The standards only allow for a maximum amount of 20 mg of nicotine per mL. The source also said that the way he interprets the rules is that vape symposiums, such as the recently held 2021 IECIE Shenzhen eCig Expo (held Dec. 6–8), wouldn’t make sense to be held in China anymore. “I can’t imagine, if they’ve really taken bookings and got one on the cards currently, that they will cancel it, but we’ll see shortly,” the source said. “The Chinese domestic market is off limits to outsiders now. Moving forward, I don’t see a place for [trade shows] in this market anymore.”
For China’s domestic manufacturers, the outlook is grim.
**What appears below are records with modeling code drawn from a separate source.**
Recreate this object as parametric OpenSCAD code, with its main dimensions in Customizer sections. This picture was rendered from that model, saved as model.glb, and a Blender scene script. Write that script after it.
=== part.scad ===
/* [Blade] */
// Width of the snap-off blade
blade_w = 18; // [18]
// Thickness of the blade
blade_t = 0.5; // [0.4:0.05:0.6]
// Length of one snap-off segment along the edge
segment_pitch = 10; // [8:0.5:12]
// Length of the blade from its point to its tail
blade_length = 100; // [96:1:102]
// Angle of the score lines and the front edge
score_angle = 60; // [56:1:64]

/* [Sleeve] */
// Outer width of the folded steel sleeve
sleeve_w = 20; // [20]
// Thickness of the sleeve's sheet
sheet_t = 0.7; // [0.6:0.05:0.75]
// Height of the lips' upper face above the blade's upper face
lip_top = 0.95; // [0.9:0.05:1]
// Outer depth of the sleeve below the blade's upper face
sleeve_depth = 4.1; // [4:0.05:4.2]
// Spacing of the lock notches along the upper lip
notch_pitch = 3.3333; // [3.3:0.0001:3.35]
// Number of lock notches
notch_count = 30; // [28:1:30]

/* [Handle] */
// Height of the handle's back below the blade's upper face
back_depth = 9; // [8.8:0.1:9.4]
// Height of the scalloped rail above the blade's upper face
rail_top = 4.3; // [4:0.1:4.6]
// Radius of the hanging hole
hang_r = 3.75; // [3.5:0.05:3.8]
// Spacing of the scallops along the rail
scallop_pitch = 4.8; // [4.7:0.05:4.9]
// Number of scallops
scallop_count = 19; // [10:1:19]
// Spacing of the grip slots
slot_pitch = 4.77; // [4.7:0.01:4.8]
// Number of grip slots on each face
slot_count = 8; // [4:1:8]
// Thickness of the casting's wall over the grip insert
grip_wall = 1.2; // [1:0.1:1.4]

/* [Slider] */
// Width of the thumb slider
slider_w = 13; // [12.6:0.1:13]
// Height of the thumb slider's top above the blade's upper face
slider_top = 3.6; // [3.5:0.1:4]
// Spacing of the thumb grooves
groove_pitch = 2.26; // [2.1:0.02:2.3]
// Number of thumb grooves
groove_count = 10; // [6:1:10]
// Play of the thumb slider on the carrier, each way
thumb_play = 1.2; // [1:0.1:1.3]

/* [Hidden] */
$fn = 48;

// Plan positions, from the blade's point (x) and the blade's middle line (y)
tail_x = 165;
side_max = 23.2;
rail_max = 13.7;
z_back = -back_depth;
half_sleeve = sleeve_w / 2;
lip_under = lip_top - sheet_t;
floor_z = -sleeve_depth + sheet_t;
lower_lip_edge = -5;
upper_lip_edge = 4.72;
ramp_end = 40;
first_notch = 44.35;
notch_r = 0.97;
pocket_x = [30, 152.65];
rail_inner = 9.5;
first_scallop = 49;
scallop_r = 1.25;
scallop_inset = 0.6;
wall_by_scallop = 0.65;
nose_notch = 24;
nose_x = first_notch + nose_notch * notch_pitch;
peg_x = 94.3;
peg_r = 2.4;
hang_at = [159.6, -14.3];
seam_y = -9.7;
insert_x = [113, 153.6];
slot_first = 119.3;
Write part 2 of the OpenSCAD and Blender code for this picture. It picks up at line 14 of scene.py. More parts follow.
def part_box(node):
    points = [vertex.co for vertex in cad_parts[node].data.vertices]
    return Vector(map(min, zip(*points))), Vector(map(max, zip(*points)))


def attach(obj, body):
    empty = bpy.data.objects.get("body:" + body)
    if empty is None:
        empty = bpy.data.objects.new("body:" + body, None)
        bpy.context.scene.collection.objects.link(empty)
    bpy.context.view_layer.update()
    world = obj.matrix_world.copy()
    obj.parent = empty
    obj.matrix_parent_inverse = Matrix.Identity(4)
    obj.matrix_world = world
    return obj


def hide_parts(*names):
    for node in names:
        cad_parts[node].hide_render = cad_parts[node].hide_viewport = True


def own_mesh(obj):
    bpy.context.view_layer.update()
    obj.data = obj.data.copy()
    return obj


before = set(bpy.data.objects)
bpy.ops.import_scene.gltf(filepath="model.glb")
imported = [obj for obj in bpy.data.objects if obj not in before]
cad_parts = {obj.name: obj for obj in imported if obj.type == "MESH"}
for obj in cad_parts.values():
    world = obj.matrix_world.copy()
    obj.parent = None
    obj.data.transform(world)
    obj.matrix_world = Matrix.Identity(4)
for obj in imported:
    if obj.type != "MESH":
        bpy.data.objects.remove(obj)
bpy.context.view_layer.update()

While international players will survive, they are still confused about what is to be expected when the rules are finalized. Stock shares for RLX Technology, China’s largest domestic brand, fell by more than 16 percent after the STMA released the proposed rules.
RLX chairperson and CEO Ying Wang, however, said the company welcomed the new regulatory framework. “We believe the sector will enter a new era of development—an era marked by enhanced product safety and quality, augmented social responsibilities and improved intellectual property protection,” said Wang at the presentation of the company’s third-quarter 2021 results.
RLX Chief Financial Officer Chao Lu added that the company is well prepared for the new operating environment. “The investments we made in products, talents, research and compliance in the third quarter and beyond will place us in advantageous positions under the new regulatory paradigm,” he said.
In Shenzhen, the capital of global vapor manufacturing, the industry is still in a state of shock, according to the source. “Everybody, from big to small, is scrambling to try and find out how this relates to them,” the source said. “They all have to register immediately with [the] State Tobacco Monopoly [Association] to continue doing business. They have to register what they’re going to be manufacturing, what their exports are, where they are going. It’s a complete disaster.”